Sex and Counterculture in the 1970s: How Porn Was Perceived in a Decade of Change

The 1970s represented a remarkable crossroads in how society understood sex, media and freedom of expression. Emerging from the upheavals of the 1960s, the decade became not just a period of political protest but a reshaping of cultural norms—including how sexual material was produced, consumed and discussed. Pornography, once relegated to clandestine peep shows and underground circulation, briefly crossed into mainstream cultural awareness, public debate and even celebrity discourse, carried not only by the sexual revolution but by the broader countercultural rejection of post‑war prudery and censorship. This was not simply a change in taste, but a reconfiguration of how erotic visibility, desire and cinematic art intersected within popular culture.


From Taboos to Theatrical Screens: A New Era for Porn

Before the 1970s, sexually explicit films were mostly short, often anonymous stag films circulating discreetly among all‑male audiences or shown in private peep‑show venues — a subculture, not mainstream entertainment.

With the release of Andy Warhol’s Blue Movie in 1969, which depicted explicit sex and received a theatrical release, this dynamic began to shift. Considered a catalyst for what would later be called the “Golden Age of Porn” (1969–1984), Blue Movie helped open the door for feature‑length adult films with artistic and narrative ambitions.

During the early 1970s, films such as Deep Throat (1972) and Behind the Green Door (1972) reached significant box office success and were screened in mainstream cinemas, attracting mixed audiences and even discussion in general media—an era that historians label “porno chic.”


“Porno Chic”: Mainstream Visibility and Countercultural Resonance

The term “porno chic” encapsulates a brief cultural moment when pornographic films became fashionable, discussed openly and celebrated by some as part of cultural liberation.
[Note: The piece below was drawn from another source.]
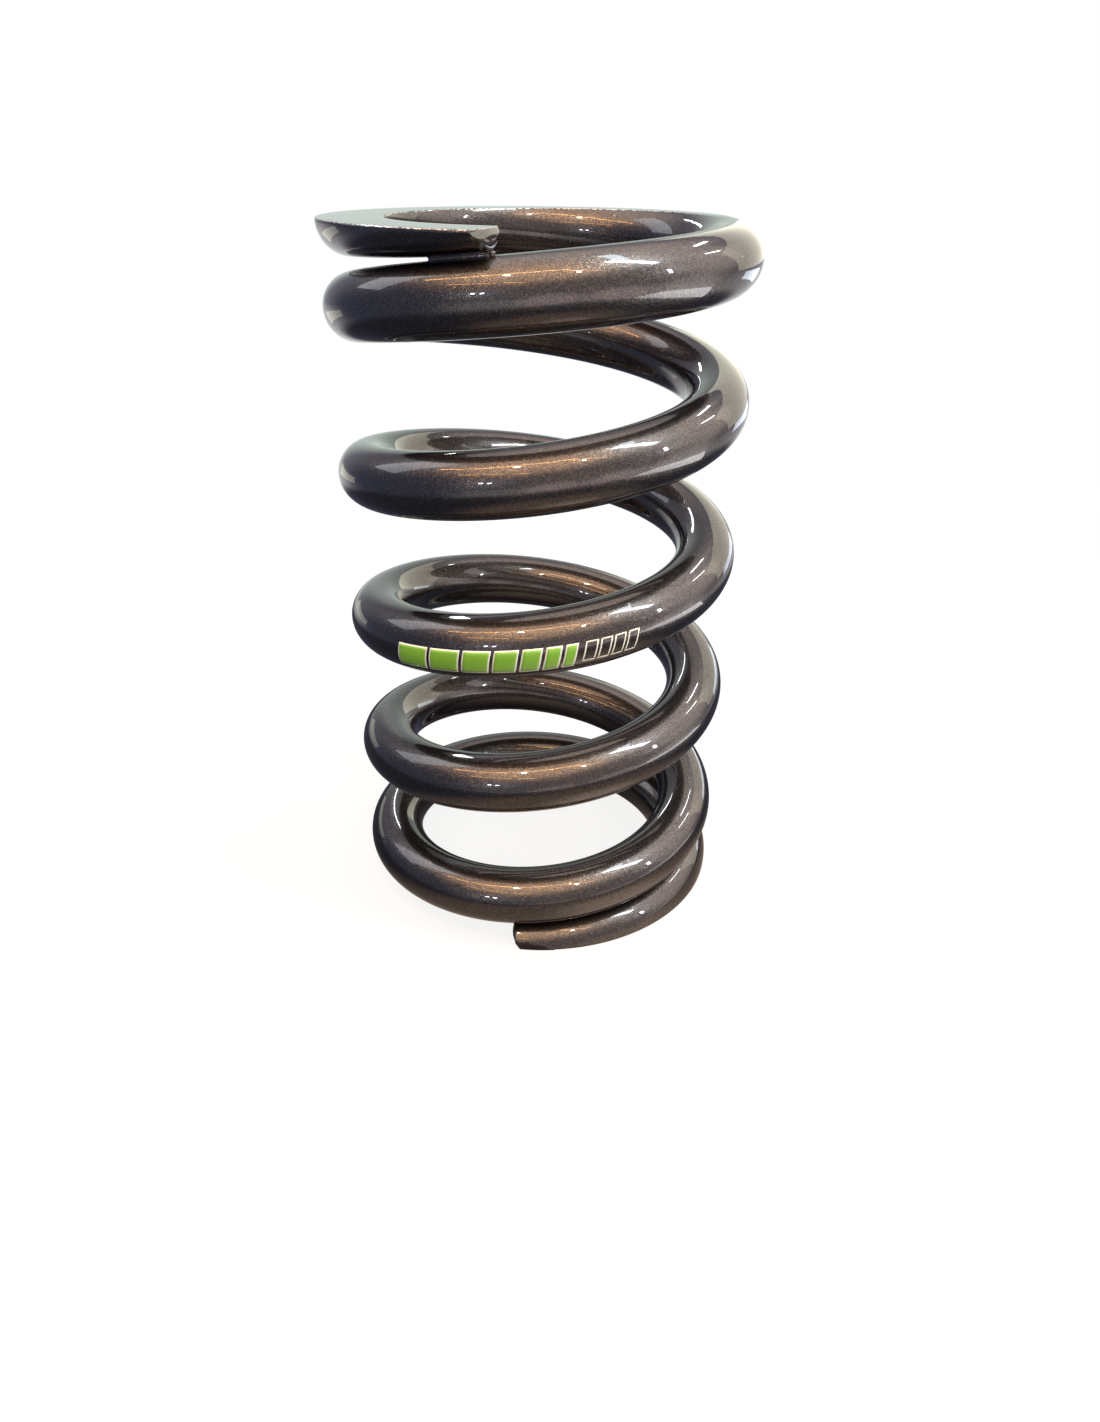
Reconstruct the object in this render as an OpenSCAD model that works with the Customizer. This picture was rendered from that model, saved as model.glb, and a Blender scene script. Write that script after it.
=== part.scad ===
// Coil spring for a shock absorber: one round wire, wound right-handed, closed and ground at both ends.
// The origin is the centre of the bottom ground face, and +Z runs along the coil's axis.

/* [Wire] */
// Diameter of the round wire
wire_d = 11; // [9:0.1:12]
// Radius of the rounded edge where the wire was cut off
nose_r = 1; // [0.8:0.1:1.2]

/* [Coil] */
// Mean diameter of the coil, between wire centres
coil_mean_d = 62.5; // [58:0.5:70]
// Free length, from ground face to ground face
free_length = 126; // [120:1:145]
// Turns of wire, from tip to tip
total_turns = 5.988; // [5.6:0.002:6.2]
// Where the top tip points, seen from above, counted from +X
top_tip_angle = -102.7; // [-180:0.1:180]

/* [Closed and ground ends] */
// Clearance between each tip and the turn that it closes on
tip_clearance = 0.2; // [0.15:0.05:0.5]
// Wire left under the grinding at the top tip
top_tip_thickness = 3.2; // [3:0.1:5]
// Turns over which the top tip bends away from the turn below
top_rest_turns = 0.08; // [0.04:0.01:0.12]
// Turns from the top tip where the wire starts to level out
top_level_from = 0.43; // [0.35:0.01:0.5]
// Turns from the top tip where it lies most level
top_level_turns = 0.65; // [0.6:0.01:0.75]
// Pitch where it lies most level
top_level_pitch = 4; // [3:0.5:9]
// Turns from the top tip where the full pitch is reached
top_open_turns = 1.2; // [1.15:0.01:1.4]
// Wire left above the grinding at the bottom tip
bottom_tip_thickness = 3.6; // [3.4:0.1:5]
// Turns over which the bottom tip bends away from the turn above
bottom_rest_turns = 0.12; // [0.04:0.01:0.12]
// Turns from the bottom tip where the wire starts to level out
bottom_level_from = 0.38; // [0.35:0.01:0.5]
// Turns from the bottom tip where it lies most level
bottom_level_turns = 0.7; // [0.6:0.01:0.75]
// Pitch where it lies most level
bottom_level_pitch = 9.5; // [7:0.5:10]
// Turns from the bottom tip where the full pitch is reached
bottom_open_turns = 1.39; // [1.2:0.01:1.4]

/* [Blunted tips] */
// Depth of each tip's bevel for 1 mm of its length
bevel_fall = 1.25; // [1:0.05:1.3]
// Length of the top tip's bevel, at the middle of the wire
top_bevel_run = 0.65; // [0.4:0.05:0.8]
// How much longer that bevel is at the coil's outer side than at the middle
top_bevel_skew = 1; // [0:0.1:1]
// Length of the bottom tip's bevel
bottom_bevel_run = 1.5; // [1:0.1:1.6]

// How much further back the top tip is cut at the coil's outer side than at its inner side
top_cut_skew = 1.2; // [0:0.1:2]

/* [Smoothness] */
// Cross sections in one turn
rings_per_turn = 40; // [24:2:48]

/* [Hidden] */

wire_r = wire_d / 2;
coil_r = coil_mean_d / 2;

// A section has a top span and a bottom span, which the grinding flattens, and a flank on each side.
span_steps = 4;
flank_steps = 6;
section_points = 2 * (span_steps + flank_steps);
even_half_angle = 180 * span_steps / section_points;

mm_per_turn = 2 * PI * coil_r;

// Distances from a tip, along the wire, of the closer sections that form its rounded and bevelled end
longest_bevel = max(top_bevel_run * (1 + top_bevel_skew), bottom_bevel_run);
past_nose = max(nose_r, longest_bevel) + 0.2;
function end_steps(run) = [0, 0.3 * run, 0.65 * run, run, past_nose, past_nose + 1.3, past_nose + 3];

// Turns counted at the old pitch where the pitch changes from a to b: n up to a, then fewer and fewer.
function ease(u) = pow(u, 3) - pow(u, 4) / 2;
function early_turns(n, a, b) =
    let (u = min(max((n - a) / (b - a), 0), 1))
    n <= a ? n : a + (b - a) * (u - ease(u));

// An end, as turns from its tip: bends away from the next turn until [0], keeps one closing pitch
// until [1], is most level at [2] with the pitch [3], and reaches the full pitch at [4].
top_end = [top_rest_turns, top_level_from, top_level_turns, top_level_pitch, top_open_turns];
bottom_end = [
    bottom_rest_turns, bottom_level_from, bottom_level_turns, bottom_level_pitch, bottom_open_turns
];
function early_shares(n, end) = [
    early_turns(n, 0, end[0]), early_turns(n, end[1], end[2]), early_turns(n, end[2], end[4])
];

// Each tip is parallel to the turn that it closes on: the pitch one turn away from it.
function rest_pitch(full, end) =
    let (u = (1 - end[2]) / (end[4] - end[2]), opened = 3 * pow(u, 2) - 2 * pow(u, 3))
    full * opened + end[3] * (1 - opened);
// The closing pitch brings each tip down to its clearance from that turn.
function closing_pitch(full, end) =
    let (shares = early_shares(1, end), rest = rest_pitch(full, end))
    (wire_d + tip_clearance - full + (full - end[3]) * shares[2] + end[3] * shares[1]
        - rest * shares[0]) / (shares[1] - shares[0]);

// How much less the wire rises than the full pitch would give, n turns from the tip of an end
function end_loss(n, full, end) =
    let (shares = early_shares(n, end), closing = closing_pitch(full, end))
    (full - end[3]) * shares[2] - (closing - end[3]) * shares[1]
        - (rest_pitch(full, end) - closing) * shares[0];

// The full pitch makes up the free length. The rise grows evenly with it, so two values give it.
centre_rise = free_length - top_tip_thickness - bottom_tip_thickness + wire_d;
function rise_with(full) =
    full * total_turns - end_loss(total_turns, full, bottom_end) - end_loss(total_turns, full, top_end);
full_pitch = (centre_rise - rise_with(0)) / (rise_with(1) - rise_with(0));
top_loss = end_loss(total_turns, full_pitch, top_end);

// Direction and height of the wire's centre, n turns above the bottom tip
function wire_angle(n) = top_tip_angle - 360 * (total_turns - n);
function wire_height(n) =
    bottom_tip_thickness - wire_r + full_pitch * n - end_loss(n, full_pitch, bottom_end)
    - top_loss + end_loss(total_turns - n, full_pitch, top_end);
function climb_angle(n) =
    let (step = 0.01)
    atan((wire_height(n + step) - wire_height(n - step)) / (2 * step * mm_per_turn));

// A point of the wire: rho outward from its centre, rise square to the wire, never above the limit
function wire_point(n, rho, rise, low, high) =
    let (
        a = wire_angle(n),
        c = climb_angle(n),
        z = wire_height(n),
        h = max(min(rise, (high - z) / cos(c)), (low - z) / cos(c))
    )
    [
        (coil_r + rho) * cos(a) + h * sin(c) * sin(a),
        (coil_r + rho) * sin(a) - h * sin(c) * cos(a),
        max(min(z + h * cos(c), high), low)
    ];

// Half the angle that a flat at a given height takes out of the section
function flat_half_angle(height, radius) = 90 - asin(max(min(height / radius, 1), -0.98));
// Half the angle of a span that isn't cut, so that its steps match those of the flanks
function even_share(other) =
    (180 - max(other, even_half_angle)) * (span_steps / 2) / (span_steps / 2 + flank_steps);

// One section, listed round from the start of the top span
function section_at(radius, top_flat, bottom_flat) =
    let (
        t_cut = flat_half_angle(top_flat, radius),
        b_cut = flat_half_angle(bottom_flat, radius),
        t = max(t_cut, even_share(b_cut)),
        b = max(b_cut, even_share(t_cut)),
        flank = 180 - t - b
    )
    [
        for (i = [0 : span_steps - 1])
            let (rho = radius * sin(t) * (1 - 2 * i / span_steps))
            [rho, i == 0 ? radius * cos(t) : sqrt(radius * radius - rho * rho)],
        for (i = [0 : flank_steps - 1])
            let (a = 90 + t + flank * i / flank_steps)
            [radius * cos(a), radius * sin(a)],
        for (i = [0 : span_steps - 1])
            let (rho = radius * sin(b) * (2 * i / span_steps - 1))
            [rho, i == 0 ? -radius * cos(b) : -sqrt(radius * radius - rho * rho)],
        for (i = [0 : flank_steps - 1])
            let (a = -90 + b + flank * i / flank_steps)
            [radius * cos(a), radius * sin(a)]
    ];

// The distance s from the nearer tip decides a section's size and its bevel.
function nose_radius(s) =
    s >= nose_r ? wire_r : wire_r - nose_r + sqrt(nose_r * nose_r - pow(nose_r - s, 2));
function top_bevel(s, rho) =
    bevel_fall * max(0, top_bevel_run * (1 + top_bevel_skew * rho / wire_r) - s);
function bottom_bevel(s) = bevel_fall * max(0, bottom_bevel_run - s);

// The skewed cut turns the sections near the top tip, and they turn square again over this length.
skew_reach = 6;
function turned_back(point, rho, s) =
    let (
        back = top_cut_skew * (1 + rho / wire_r) / 2 * max(0, 1 - s / skew_reach),
        a = 360 * back / mm_per_turn
    )
    [point[0] * cos(a) + point[1] * sin(a), point[1] * cos(a) - point[0] * sin(a), point[2]];

bottom_steps = end_steps(bottom_bevel_run);
top_steps = end_steps(top_bevel_run * (1 + top_bevel_skew));
first_even = (past_nose + 3) / mm_per_turn;
even_count = round((total_turns - 2 * first_even) * rings_per_turn);
ring_turns = [
    for (s = bottom_steps) s / mm_per_turn,
    for (k = [1 : even_count - 1]) first_even + (total_turns - 2 * first_even) * k / even_count,
    for (i = [len(top_steps) - 1 : -1 : 0]) total_turns - top_steps[i] / mm_per_turn
];

function ring_at(n) =
    let (
        at_top = n > total_turns / 2,
        s = (at_top ? total_turns - n : n) * mm_per_turn,
        low = at_top ? 0 : bottom_bevel(s),
        z = wire_height(n)
    )
    [
        for (p = section_at(nose_radius(s), free_length - (at_top ? top_bevel(s, 0) : 0) - z, z - low))
            let (point = wire_point(n, p[0], p[1], low, free_length - (at_top ? top_bevel(s, p[0]) : 0)))
            at_top ? turned_back(point, p[0], s) : point
    ];

module spring() {
    rings = [for (n = ring_turns) ring_at(n)];
    last = len(rings) - 1;
    m = section_points;
    points = [for (ring = rings) each ring];
    skin = [
        for (k = [0 : last - 1], i = [0 : m - 1])
            let (a = k * m + i, b = k * m + (i + 1) % m)
            each [[a, b + m, a + m], [a, b, b + m]]
    ];
    // Each cap fans out from the middle of the span that the grinding leaves round.
    bottom_apex = span_steps / 2;
    top_apex = last * m + bottom_apex + m / 2;
    caps = [
        for (i = [1 : m - 2])
            let (a = (bottom_apex + i) % m, b = (a + 1) % m)
            let (c = last * m + (a + m / 2) % m, d = last * m + (b + m / 2) % m)
            each [[bottom_apex, b, a], [top_apex, c, d]]
    ];
    color("#4a3a35") polyhedron(points = points, faces = concat(skin, caps), convexity = 10);
}

spring();
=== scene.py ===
"""A shock absorber's coil spring: round steel wire, sprayed with a bronze metallic lacquer.

The wire runs up from the tip of the bottom turn to the tip of the top turn. n counts the turns
along it, rho points outward from its centre, and rise points square to both. Lengths are in metres.
"""
import math

import bpy
from bpy.props import FloatProperty, PointerProperty, StringProperty
from mathutils import Matrix, Vector


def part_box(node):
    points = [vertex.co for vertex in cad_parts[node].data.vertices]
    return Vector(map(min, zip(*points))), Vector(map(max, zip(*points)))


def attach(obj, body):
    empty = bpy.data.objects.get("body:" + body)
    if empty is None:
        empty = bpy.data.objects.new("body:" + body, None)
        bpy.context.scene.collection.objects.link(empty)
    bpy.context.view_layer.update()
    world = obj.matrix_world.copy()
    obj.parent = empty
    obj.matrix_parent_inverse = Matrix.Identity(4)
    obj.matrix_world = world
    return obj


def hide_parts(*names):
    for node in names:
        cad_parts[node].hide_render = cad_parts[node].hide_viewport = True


bl_info = {
    "name": "Shock Absorber Spring",
    "version": (1, 0, 0),
    "blender": (4, 5, 0),
    "location": "View3D > Sidebar > Spring",
    "description": "Builds a closed and ground coil spring with its lacquer, print and studio",
    "category": "Add Mesh",
}

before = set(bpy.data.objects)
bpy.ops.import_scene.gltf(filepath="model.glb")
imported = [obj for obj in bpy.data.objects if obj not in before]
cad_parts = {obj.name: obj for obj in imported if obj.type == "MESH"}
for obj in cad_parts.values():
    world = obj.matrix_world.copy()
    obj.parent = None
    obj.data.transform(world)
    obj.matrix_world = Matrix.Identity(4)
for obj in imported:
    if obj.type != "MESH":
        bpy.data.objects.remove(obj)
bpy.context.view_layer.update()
NODE = "spring"
BODY = "root"
node_low, node_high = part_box(NODE)

MM = 0.001
TURN = 2 * math.pi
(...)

Deep Throat reportedly grossed extraordinary revenues despite modest budgets, and adult films were reviewed by mainstream critics and occasionally mentioned on prime‑time television.
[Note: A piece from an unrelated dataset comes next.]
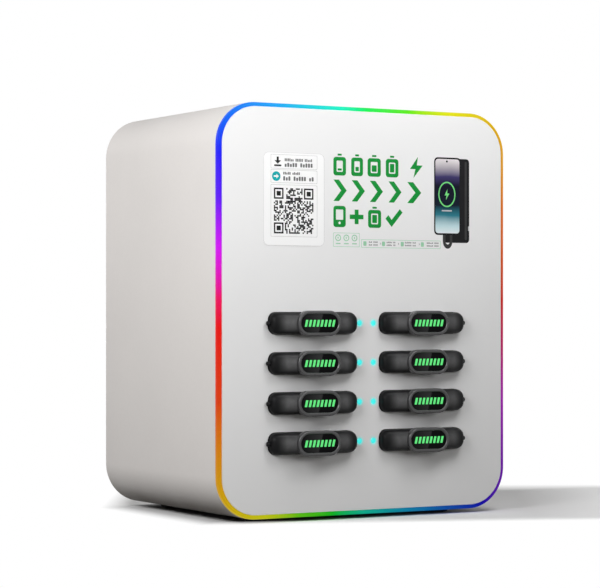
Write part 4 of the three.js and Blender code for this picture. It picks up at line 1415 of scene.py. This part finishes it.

This visibility was directly connected to the sexual revolution, which challenged existing notions of morality and gender roles and sought to destigmatize open discussions of sexual desire and pleasure. In that cultural climate, explicit content that was once dismissed as mere vice began to be viewed—at least temporarily—as an expression of authenticity, liberation, and aesthetic exploration.


Art, Auteurs and the Politics of Desire

Unlike earlier underground stag films, many 1970s adult films aspired to a kind of cinematic artistry, blending narrative structure, visual style and even social commentary. Directors such as Radley Metzger (e.g., The Opening of Misty Beethoven in 1976) produced works noted for production value and storytelling ambition.

This blurred boundary between eroticism and art resonated with the broader countercultural critique of mass media: erotic cinema became part of not only sexual expression but visual experimentation and cultural challenge. Audiences were invited to see these films not only for arousal but as creative statements, however controversial they were.


Social Debate and Divided Responses

Although some circles embraced porn as part of a liberated cultural imaginary, the broader social reaction was deeply conflicted. Conservative groups decried explicit films as moral corruption, while other critics—including some feminist activists—saw the mainstreaming of porn as reinforcing gendered power imbalances and objectification rather than liberation. In this sense, pornography in the 1970s became a flashpoint in debates over sexual politics, censorship and media influence.

Even within progressive movements, voices diverged: some celebrated porn as a break from repression, while others critiqued its assumptions about consent and gender representation. This tension prefigured later debates in the 1980s and beyond.


World Cinema, Counterculture and Sexual Boundaries

The influence of the Golden Age extended beyond the United States. In Europe and other regions, artistic films like I Am Curious (Yellow) and more sexually explicit art cinema blurred the distinction between erotic content and cinematic expression, feeding into a global reassessment of sexual imagery in mainstream film.

These developments were part of a larger countercultural project: to destabilize traditional taboos, expand expressive freedom and complicate binaries between high and low culture, morality and artistry.


Shifts and Legacy

By the late 1970s and early 1980s, the confluence of home video technologies and rising political conservatism began to transform the landscape once again. Audiences moved from theaters to private viewing, and debates around pornography shifted toward regulation, consumer culture and feminist critique. Nonetheless, the 1970s remain a distinct historical moment when porn briefly occupied a visible cultural space, embedded in broader transformations in media, sexuality and social norms.


Conclusion: A Decade of Cultural Transformation

The perception of pornography in the 1970s cannot be separated from the era’s wider countercultural and sexual revolutions. For a fleeting period, explicit films transcended underground status to become part of mainstream discourse, artistic exploration and cultural debate. This “porn chic” moment reflected both the loosening of social controls and the tensions inherent in redefining desire, body politics and public visibility. Although that moment was brief, its impact on how pornography is produced, consumed and discussed in modern media continues to reverberate.